Scenario: Optimizing Cost for a 4-Hour RTO

Problem: A company currently uses a Multi-site Active/Active setup for a non-critical internal tool. The monthly cost is $5,000. The business determines that a 4-hour RTO is acceptable. How should the architect redesign this for cost-effectiveness?

Step-by-Step Solution:

Analyze RTO: A 4-hour RTO does not require resources to be running in the second region (Warm/Multi-site).
Select Pattern: Transition to Pilot Light or Backup & Restore.
Implement Automation:
- Store all environment definitions in AWS CloudFormation.
- Use AWS Backup to create daily snapshots and copy them to the DR region.
Cost Result: By terminating the idle EC2 and RDS instances in the DR region and relying on S3 storage + on-demand restoration, the monthly cost drops to ~$200 for storage.

Checkpoint Questions

What is the primary difference between a Pilot Light and a Warm Standby strategy?
Which AWS service would you use to centrally manage backup policies across multiple AWS accounts in an Organization?
True or False: Using Infrastructure as Code (IaC) is only beneficial for initial deployment, not for Disaster Recovery.
Why is S3 considered the "backup destination of choice" for AWS services?

Muddy Points & Cross-Refs

Fate Sharing: A common confusion is why Multi-AZ isn't enough.

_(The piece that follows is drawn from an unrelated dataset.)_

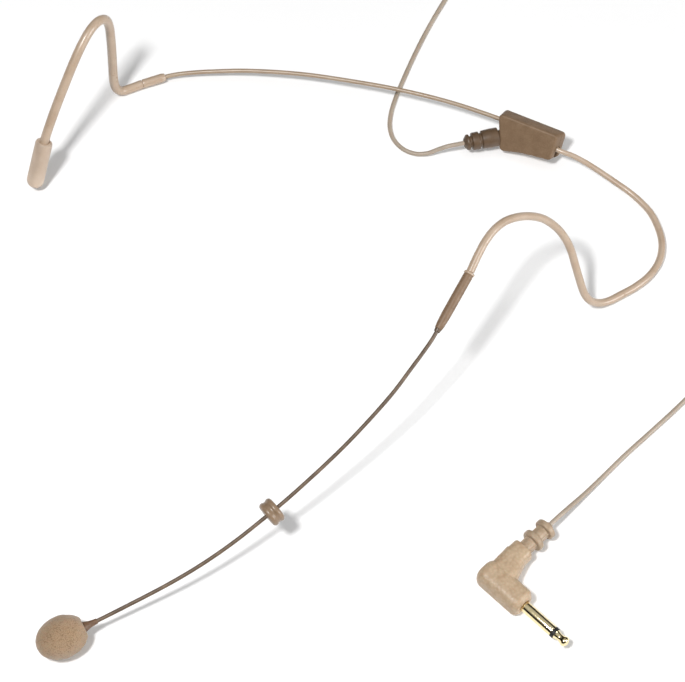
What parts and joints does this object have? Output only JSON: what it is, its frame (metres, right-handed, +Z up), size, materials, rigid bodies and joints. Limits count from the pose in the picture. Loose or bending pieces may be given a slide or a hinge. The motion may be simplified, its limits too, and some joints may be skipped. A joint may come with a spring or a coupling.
{
  "type": "headset microphone",
  "caption": "Behind-the-neck headset microphone with two ear hooks, a swivelling boom with a foam-covered capsule, a splice block and a thin lead ending in a right-angle mono plug.",
  "frame": {"origin": "on the table that the headset stands on, under the middle of its box, the free lead and its plug left out", "axes": "+Z up, -Y the way the wearer looks, +X the wearer's left, where the boom is"},
  "size_m": [0.2324, 0.3238, 0.0488],
  "materials": {
    "foam": "fine open-cell foam",
    "capsule_metal": "satin",
    "black_rubber": "matt",
    "brown_rubber": "satin moulded",
    "boom_coating": "satin",
    "copper": "bright",
    "brass": "turned",
    "tan_soft": "smooth satin",
    "spring_steel": "drawn wire",
    "tan_hard": "fine spark-eroded",
    "board": "solder mask",
    "solder": "bright",
    "lead_jacket": "smooth satin",
    "clear_cap": "translucent soft",
    "plug_tan": "pebbled",
    "gold": "gold plated",
    "black_plastic": "matt"
  },
  "bodies": {
    "headband": {"swivel_bush": "brass", "boom_sleeve": "brown_rubber", "sleeve_collar": "tan_soft", "left_ear_hook": "tan_soft", "left_band_jacket": "tan_soft", "left_spring_wire": "spring_steel", "left_mic_lead": "copper", "block_front_cover": "tan_hard", "block_rear_cover": "tan_hard", "wire_clamp": "brass", "splice_board": "board", "solder_joints": "solder", "cable_ferrule": "brass", "cable_tail": "lead_jacket", "strain_relief": "brown_rubber", "right_band_coat": "tan_soft", "right_spring_wire": "spring_steel", "right_ferrule": "tan_soft", "right_ear_hook": "tan_soft", "end_cap": "clear_cap", "lead_from_block": "lead_jacket", "lead_coil": "lead_jacket", "lead_tie": "black_rubber", "lead_to_plug": "lead_jacket", "plug_body": "plug_tan", "plug_strain_relief": "plug_tan", "plug_sleeve": "gold", "plug_insulator": "black_plastic", "plug_tip": "gold", "plug_rod": "brass"},
    "boom": {"capsule_housing": "capsule_metal", "capsule_grille": "capsule_metal", "electret_capsule": "capsule_metal", "capsule_seal": "black_rubber", "capsule_boot": "brown_rubber", "boom_tube": "boom_coating", "boom_lead": "copper", "swivel_pin": "boom_coating"},
    "sweat_ring": {"sweat_ring": "brown_rubber"},
    "windscreen": {"windscreen": "foam"}
  },
  "joints": [
    {"name": "boom_swivel", "type": "hinge", "parent": "headband", "child": "boom", "pos_m": [0.0538, 0.0187, 0.0367], "axis": [-0.0637, -0.9506, -0.3038], "range_deg": [-60, 0]},
    {"name": "sweat_ring_slide", "type": "slide", "parent": "boom", "child": "sweat_ring", "axis": [-0.4126, -0.8858, -0.2124], "range_m": [-0.004, 0.004]},
    {"name": "windscreen_pull", "type": "slide", "parent": "boom", "child": "windscreen", "axis": [-0.6046, -0.7941, -0.0632], "range_m": [0, 0.012]}
  ]
}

Remember: While Multi-AZ protects against hardware/data center failure, Multi-Region protects against regional service outages or natural disasters.
Cross-Region Data Transfer Costs: Replication is not free. Always account for data transfer out (DTO) costs when architecting multi-region replication.
Deep Dive Reference: For more on automated recovery, see the AWS Well-Architected Framework: Reliability Pillar.

Comparison Tables

Strategy	RTO / RPO	Relative Cost	Complexity
Backup & Restore	Hours / 24h+	Low	Simple
Pilot Light	Minutes / Real-time data	Medium-Low	Moderate
Warm Standby	Seconds / Real-time data	Medium-High	High
Multi-site	Near Zero	Very High	Very High

[!IMPORTANT] Automation (IaC) is the bridge that makes low-cost strategies (Backup & Restore) viable by ensuring that environment restoration is repeatable and fast.